Chapter 21
Apollo sleepsfor three full days and nights, during which time my dad has a complete breakdown and has to have his brothers put him back together again. His sister, my Aunt Demmy, sends the biggest bouquet of flowers I’ve ever seen to the hospital with a handwritten letter that reads I AM VISITING THE MOMENT YOU RETURN TO THE STATES. YES, THIS IS A THREAT. The bouquet is so outrageous that a group of nurses is able to re-plant it on the lawn. My mom is thoroughly tended to by Aunt Persephone and Aunt Ashley, and in no time at all, Poseidon is back to teasing my dad relentlessly.
I think that’s what helps the most, honestly, because Poseidon teasing is a sign that everything’s going to be okay.
Delphi stays in Germany, too, and spends most of her time in Apollo’s hospital room, perched near the window. She mostly plays her guitar and hums.
“No new lyrics?” I ask on the second afternoon. Apollo always talks about the songs she writes at the office, so I expected more ballads and less humming.
“No songs with words,” she says. “That was too close for comfort.”
“What was too close for comfort?”
Delphi gives me a serious look. “You don’t want to know.”
Then she goes back to playing a song that sounds like…a familiar place. Like waking up in bed next to somebody you love. It sounds like wedding bells and a moonstone rings and chasing each other through the forest, trying your best not to laugh and laughing anyway, even if it’s a dead giveaway.

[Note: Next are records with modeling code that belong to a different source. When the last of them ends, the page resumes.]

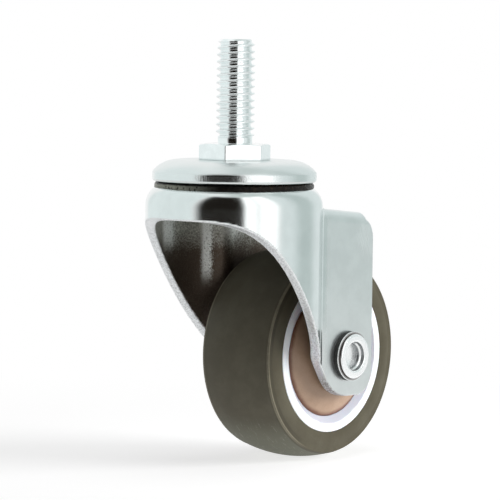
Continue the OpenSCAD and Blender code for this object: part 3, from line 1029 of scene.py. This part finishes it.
class GreaseBead:
    """The ragged ring of old grease that was pressed out of the upper race."""

    COLUMNS = 720
    ROWS = 28

    def __init__(self, sizes: BeadSizes) -> None:
        self.sizes = sizes
        self.top = node_span("race_grease", 2)[1]
        self.r = node_span("race_grease", 0)[1]

    def build(self, material: Material) -> Piece:
        """Makes the bead as a closed section that varies round the ring.

        The section's parameter t goes once round: r = mid + half c and z = mid + half h, where c
        and h are cos t and sin t raised to a power below 1 with their signs kept. Waves of the
        angle vary its reach, and its underside is lifted to the round edge of the crown.
        """
        s = self.sizes
        angle = even_turn(self.COLUMNS)
        t = np.linspace(0, math.tau, self.ROWS, endpoint=False)[:, None]
        c, h = (np.sign(v) * np.abs(v) ** s.square for v in (np.cos(t), np.sin(t)))
        rough = waves(angle + s.lean * np.sin(2 * t), s.counts, s.seed)
        reach = self.r + s.ragged * rough - s.reach
        middle, half = (s.inner_r + reach) / 2, (reach - s.inner_r) / 2
        r = middle + half * c
        z = self.top - s.half_h + s.half_h * h
        over = (r - (s.crown_r - s.crown_edge)).clip(0)
        floor = s.crown_z - s.crown_edge + np.sqrt((s.crown_edge**2 - over**2).clip(0)) + s.lift
        z = np.minimum(np.maximum(z, floor), self.top)
        piece = Piece("grease_bead", rings(r, angle, z, closed=True), sharp=70.0)
        return piece.placed(Body.FORK, "grease", material, "race_grease")


@dataclass(frozen=True)
class ForkSizes:
    """Sizes of the one-piece pressed fork."""

    sheet: float = 2.2
    crown_r: float = 18.1
    crown_z: float = -8.2
    crown_edge: float = 4.4
    hole_r: float = 5.5
    roof_drop: float = 3.6
    roof_fall: float = 5.5
    roof_bend: float = 2.6
    valley: float = 1.7
    leg_out: float = 13.35
    mouth_drop: float = 6.9
    roof_rear: float = 5.8
    leg_rear: float = 7.9
    leg_low: float = 8.4
    leg_corner: float = 4.7
    corner_sink: float = 0.9
    lip_inset: float = 0.4
    lip_level: float = 11.0
    waist_x: float = 9.25
    waist_h: float = -1.55
    waist_slope: float = 50.5
    waist_pull_up: float = 18.8
    waist_pull_down: float = 3.5
    toe_x: float = -0.7
    toe_level: float = 7.0
    rivet_hole_r: float = 3.52
    beyond: float = 2.0
    cut_round: float = 0.28
    cut_fade: Pair = (-0.35, 0.0)
    within_fade: Pair = (1.4, 1.9)
    upper_track: Triple = (12.0, -6.65, 2.045)
    lower_track: Triple = (8.0, -11.36, 1.31)


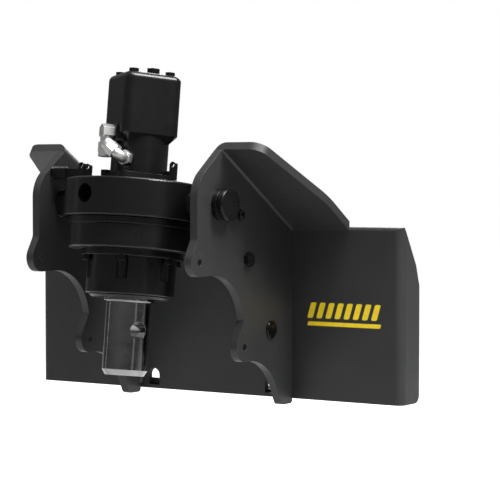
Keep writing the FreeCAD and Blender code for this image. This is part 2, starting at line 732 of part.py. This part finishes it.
def output_shaft():
    """Round drive shaft with its collar, end chamfer and cross hole."""
    body = new_body("output_shaft")
    radius = dim("shaft_radius")
    end = dim("shaft_end")
    collar = dim("collar_bottom")
    chamfer = dim("shaft_chamfer")
    foot = dim("carrier_bottom")
    seam = Rotation(Vector(0, 1, 0), dim("shaft_seam_turn"))
    sketch = sketch_on(body, "XZ_Plane", Placement(Vector(), seam))
    outline(sketch, [(0, end, 0), (radius - 5, end, 0), (radius, end + chamfer, 0),
                     (radius, collar, 1), (dim("collar_radius"), collar, 1),
                     (dim("collar_radius"), dim("snout_bottom") + 4, 0),
                     (radius, dim("snout_bottom") + 4, 0), (radius, foot - 0.7, 0),
                     (25, foot - 0.7, 0), (25, foot + 6.8, 1), (0, foot + 6.8, 0)])
    revolve(body, sketch, "V_Axis")
    turn = Rotation(Vector(0, 1, 0), dim("cross_hole_turn"))
    hole = sketch_on(body, "XZ_Plane", Placement(Vector(), turn))
    circle(hole, "cross_hole", 0, dim("cross_hole_s"))
    pocket(body, hole)
    hang(body)


def carrier():
    """Planet carrier splined to the shaft, with a seat for each planet pin."""
    body = new_body("planet_carrier")
    foot = dim("carrier_bottom")
    sketch = sketch_on(body, "XZ_Plane")
    outline(sketch, [(25 + dim("running_gap"), foot, 0), (64, foot, 2), (64, foot + 7, 2),
                     (25 + dim("running_gap"), foot + 7, 0)])
    revolve(body, sketch, "V_Axis")
    ring = dim("gear_module") * (dim("sun_teeth") + dim("planet_teeth")) / 2
    seats = sketch_on(body, "XY_Plane", Placement(Vector(0, 0, foot), Rotation()))
    for index in range(3):
        seat = polar(ring, 90 + 120 * index)
        circle(seats, "planet_pin_radius + running_gap", seat.x, seat.y)
    pocket(body, seats, depth=60)
    hang(body)


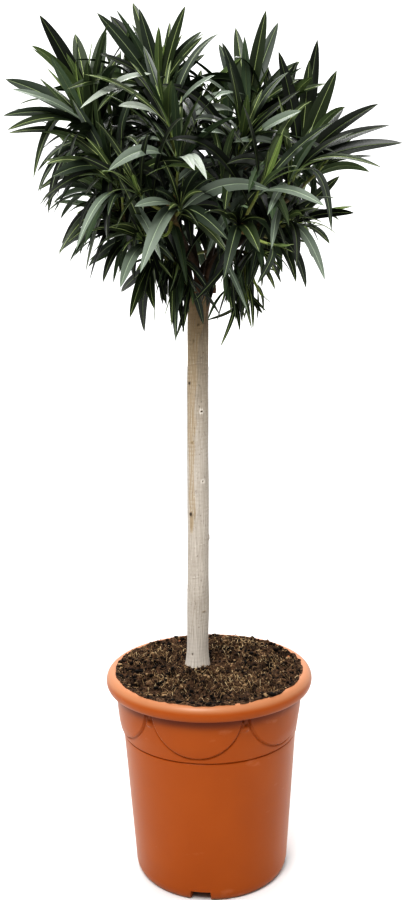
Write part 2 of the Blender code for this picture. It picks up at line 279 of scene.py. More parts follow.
outline += [(BASE_RADIUS - WALL - FLOOR_FILLET, FLOOR_TOP), (HUB_RADIUS, FLOOR_TOP)]
outline = np.array(outline)

angles = np.arange(POT_COLUMNS) * 2.0 * math.pi / POT_COLUMNS  # from the front, towards +X
radius = np.repeat(outline[:, :1], POT_COLUMNS, axis=1)
height = np.repeat(outline[:, 1:], POT_COLUMNS, axis=1)
rows_out = np.arange(len(outline))[:, None]


def groove(off_line):
    """Depth of a fine groove at that distance from its middle line."""
    return GROOVE_DEPTH * np.exp(-(off_line / GROOVE_HALF) ** 2)


# The band, the swags and the knots are all raised on the outer wall.
pitch = 2.0 * math.pi / SWAGS
off_swag = (angles[None, :] - PATTERN_TURN + pitch / 2.0) % pitch - pitch / 2.0
off_knot = (angles[None, :] - PATTERN_TURN) % pitch - pitch / 2.0
inside = SWAG_ARC - np.hypot(off_swag * radius, height - SWAG_CENTRE_Z)
over_band = height - SHOULDER_Z
relief = smooth((over_band + BAND_EDGE_LOW) / BAND_EDGE) * BAND_STEP
relief = relief + smooth(over_band / BAND_SWELL_HEIGHT) * BAND_SWELL
relief -= groove(over_band + BAND_GROOVE_LOW)
relief += smooth(inside / SWAG_EDGE) * SWAG_STEP + SWAG_SWELL * smooth(inside / SWAG_SWELL_WIDTH)
relief -= groove(inside + SWAG_GROOVE_OUT)
knot = np.hypot(off_knot * radius, height - KNOT_Z)
relief += KNOT_STEP * (1.0 - smooth((knot - 0.3 * KNOT_RADIUS) / KNOT_RADIUS))
tail = np.hypot(off_knot * radius + TAIL_ASIDE, (height - KNOT_Z - TAIL_UP) * 0.7)
relief += 0.6 * KNOT_STEP * (1.0 - smooth(tail / (0.7 * KNOT_RADIUS)))
relief *= rows_out < hollow_row
relief *= 1.0 - smooth((height - WALL_TOP + PATTERN_FADE) / PATTERN_FADE)
radius = radius + relief * (height > PATTERN_LOW)

# The notches lift the foot ring's underside to their roof.
quarter = math.pi / 2.0
off_notch = ((angles - PATTERN_TURN + quarter / 2.0) % quarter - quarter / 2.0) * FOOT_OUTER
roof = NOTCH_HEIGHT * smooth((NOTCH_HALF + NOTCH_SIDE - np.abs(off_notch)) / NOTCH_SIDE)
height = np.where(rows_out < hollow_row, np.maximum(height, roof[None, :]), height)

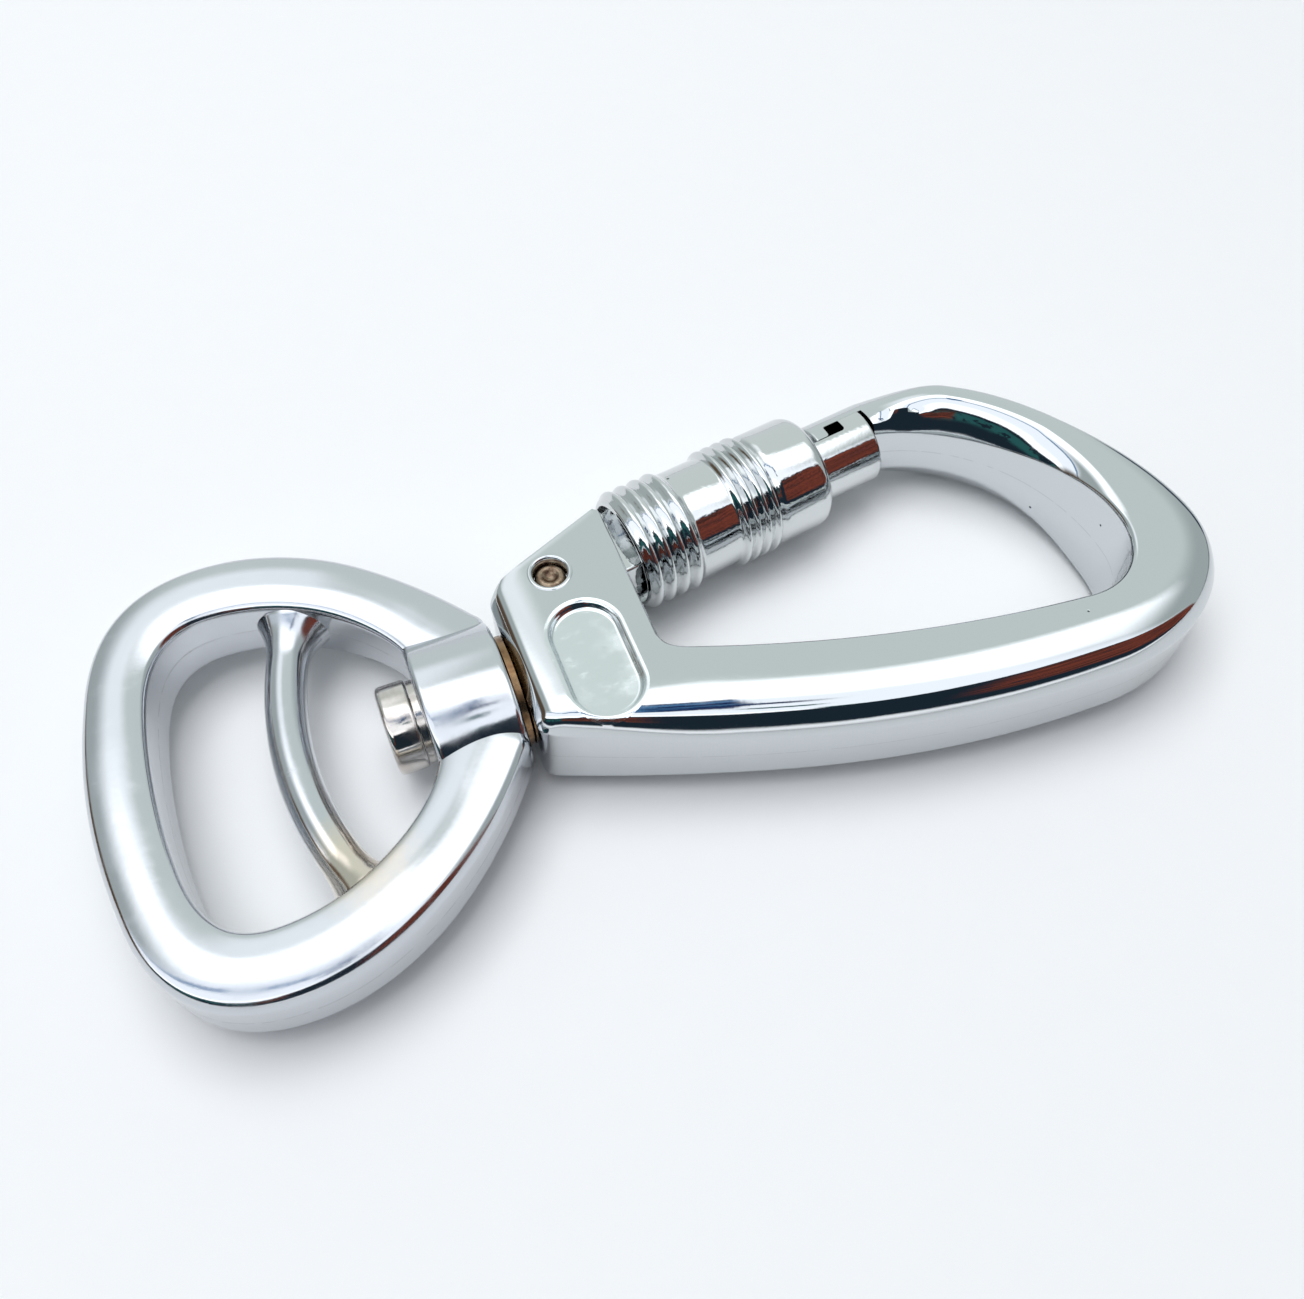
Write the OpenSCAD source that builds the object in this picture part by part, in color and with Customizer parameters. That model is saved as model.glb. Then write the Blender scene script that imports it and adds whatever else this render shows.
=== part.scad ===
// Swivel snap shackle with a hinged gate, a screw-down locking sleeve
// and a webbing eye that turns on a swivel bolt.
// Design frame: x = 0 on the end face of the hook's base block, with the
// far bend at +x and the webbing eye at -x. y = 0 and z = 0 on the swivel axis.
// The finished part is moved so that the origin lies under its middle.

/* [Hook] */
// Thickness of the hook casting
hook_t = 10; // [9.6:0.2:10.6]
// Distance from the base block's end face to the far bend
hook_len = 57.2; // [56.8:0.1:57.6]
// Width of the base block's straight edge, measured along the swivel axis
block_len = 11; // [10.9:0.1:11.2]
// Diameter of the swivel bolt's blind hole in the base block
bolt_hole_d = 4.04; // [4.02:0.01:4.1]

/* [Gate] */
// Angle between the closed gate and the swivel axis
gate_angle = 9; // [8.5:0.1:9.5]
// Diameter of the round gate bar
bar_d = 7; // [6.8:0.05:7]
// Offset of the gate bar's centre line from the hinge pin
bar_off = 2; // [1.8:0.1:2.2]
// Distance from the hinge pin to the tip of the gate
gate_len = 32; // [31.6:0.1:32.1]
// Diameter of the hinge pin
pin_d = 2.5; // [2.3:0.05:2.6]
// Angle by which the gate opens
gate_open = 28; // [20:1:28]

/* [Sleeve] */
// Outer diameter over the grip rings
sleeve_d = 10.8; // [10.6:0.1:11]
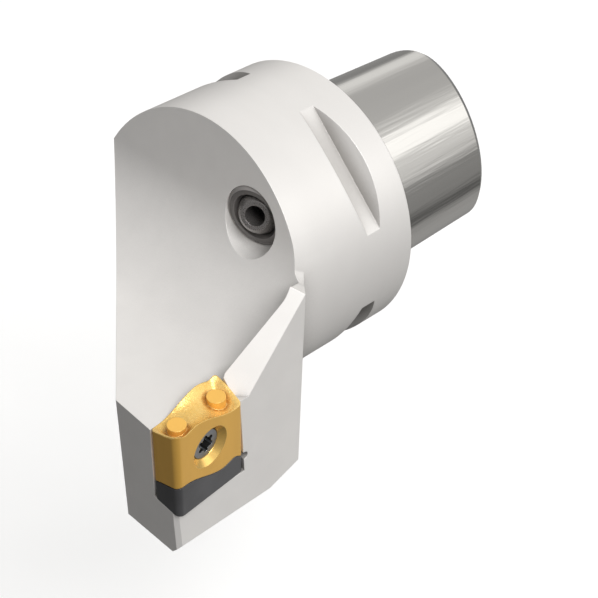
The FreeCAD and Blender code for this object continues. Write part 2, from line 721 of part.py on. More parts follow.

While Apollo sleeps, I do plenty of my own crying. I wish none of those things had ever happened to him. I cry about it as quietly as I can, because I don’t want to wake him, but I’m not leaving his side again for a long time. Maybe not ever. I don’t know what the deal is with our bond—curse—whatever it is, but I’m not taking any chances. Can you blame me?
Yeah. I didn’t think so.
I know that dealing with all of this and the attendant fallout is going to take a long time. I know that when he wakes up, he won’t be over it, and I don’t expect him to be.
But I hope that he doesn’t feel like he has to carry it around like a shameful secret.
There’s nothing about him that’s shameful. Everything about him is bright as the sun, and it always has been.
He wakes up on the third day when Delphi’s in the middle of a melody that sounds like water burbling in a stream somewhere sunny and safe. A forest coming to life in the spring.
Apollo’s eyelids flicker, and then he opens his eyes and looks at me. My heart pounds.
I’m never going to get used to him.
“Dead or alive?” he asks, his voice rough with sleep.
“Alive,” I answer.
He smiles. “Engaged or not engaged?”
“Engaged.” I hold up my ring and let him catch my hand out of the air. He brings it to his chest.
“Germany?” he asks. “Or home?”
“Definitely Germany,” I tell him. “And we’re probably going to be here for a while. You’re officially on vacation. Everybody’s still here, too, so you might’ve been signed up for a family reunion. Uncle Hades already rented a castle.”
“No.” Apollo looks skeptical. “If he did anything, he bought it.”
“Yeah. You’re right. He did.”
Apollo laughs, and my whole heart sings with the sound. “We’re sharing a room. I don’t care what anyone thinks.”
“How about we share a whole life?” I lean down and kiss his temple. “We could do a marriage on each other, if that sounds good to you.”
“It sounds perfect.” Apollo leans up and kisses me, and I fall gracelessly on top of him. He catches my weight without so much as a grunt. He really is getting better.
“Love birds!” Delphi does a loud, triumphant strum on her guitar. “What a gorgeous happy ending.”